- [AIM]: Each line that follows should be printed again exactly as it stands.
--- BEGIN STORED DATA ---
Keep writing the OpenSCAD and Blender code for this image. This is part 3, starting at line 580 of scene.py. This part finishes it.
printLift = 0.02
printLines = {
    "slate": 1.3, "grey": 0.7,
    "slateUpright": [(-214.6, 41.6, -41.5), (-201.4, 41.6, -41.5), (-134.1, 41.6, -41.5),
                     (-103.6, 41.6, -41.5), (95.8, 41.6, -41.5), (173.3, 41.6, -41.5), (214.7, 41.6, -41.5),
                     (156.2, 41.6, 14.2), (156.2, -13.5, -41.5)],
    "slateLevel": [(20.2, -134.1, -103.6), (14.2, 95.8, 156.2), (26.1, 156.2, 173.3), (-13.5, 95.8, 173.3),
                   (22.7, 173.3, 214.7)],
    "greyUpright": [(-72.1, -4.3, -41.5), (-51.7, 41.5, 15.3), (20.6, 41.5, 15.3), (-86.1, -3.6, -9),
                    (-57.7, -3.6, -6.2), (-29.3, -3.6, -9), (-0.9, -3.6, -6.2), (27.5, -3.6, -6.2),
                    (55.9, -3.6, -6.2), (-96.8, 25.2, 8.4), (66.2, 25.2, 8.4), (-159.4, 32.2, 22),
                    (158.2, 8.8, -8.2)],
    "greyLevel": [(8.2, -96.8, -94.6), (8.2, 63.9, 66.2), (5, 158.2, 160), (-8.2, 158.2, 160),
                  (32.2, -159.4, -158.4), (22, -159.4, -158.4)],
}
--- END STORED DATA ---
- [WRITTEN SOLUTION]:
Keep writing the OpenSCAD and Blender code for this image. This is part 3, starting at line 580 of scene.py. This part finishes it.
printLift = 0.02
printLines = {
    "slate": 1.3, "grey": 0.7,
    "slateUpright": [(-214.6, 41.6, -41.5), (-201.4, 41.6, -41.5), (-134.1, 41.6, -41.5),
                     (-103.6, 41.6, -41.5), (95.8, 41.6, -41.5), (173.3, 41.6, -41.5), (214.7, 41.6, -41.5),
                     (156.2, 41.6, 14.2), (156.2, -13.5, -41.5)],
    "slateLevel": [(20.2, -134.1, -103.6), (14.2, 95.8, 156.2), (26.1, 156.2, 173.3), (-13.5, 95.8, 173.3),
                   (22.7, 173.3, 214.7)],
    "greyUpright": [(-72.1, -4.3, -41.5), (-51.7, 41.5, 15.3), (20.6, 41.5, 15.3), (-86.1, -3.6, -9),
                    (-57.7, -3.6, -6.2), (-29.3, -3.6, -9), (-0.9, -3.6, -6.2), (27.5, -3.6, -6.2),
                    (55.9, -3.6, -6.2), (-96.8, 25.2, 8.4), (66.2, 25.2, 8.4), (-159.4, 32.2, 22),
                    (158.2, 8.8, -8.2)],
    "greyLevel": [(8.2, -96.8, -94.6), (8.2, 63.9, 66.2), (5, 158.2, 160), (-8.2, 158.2, 160),
                  (32.2, -159.4, -158.4), (22, -159.4, -158.4)],
}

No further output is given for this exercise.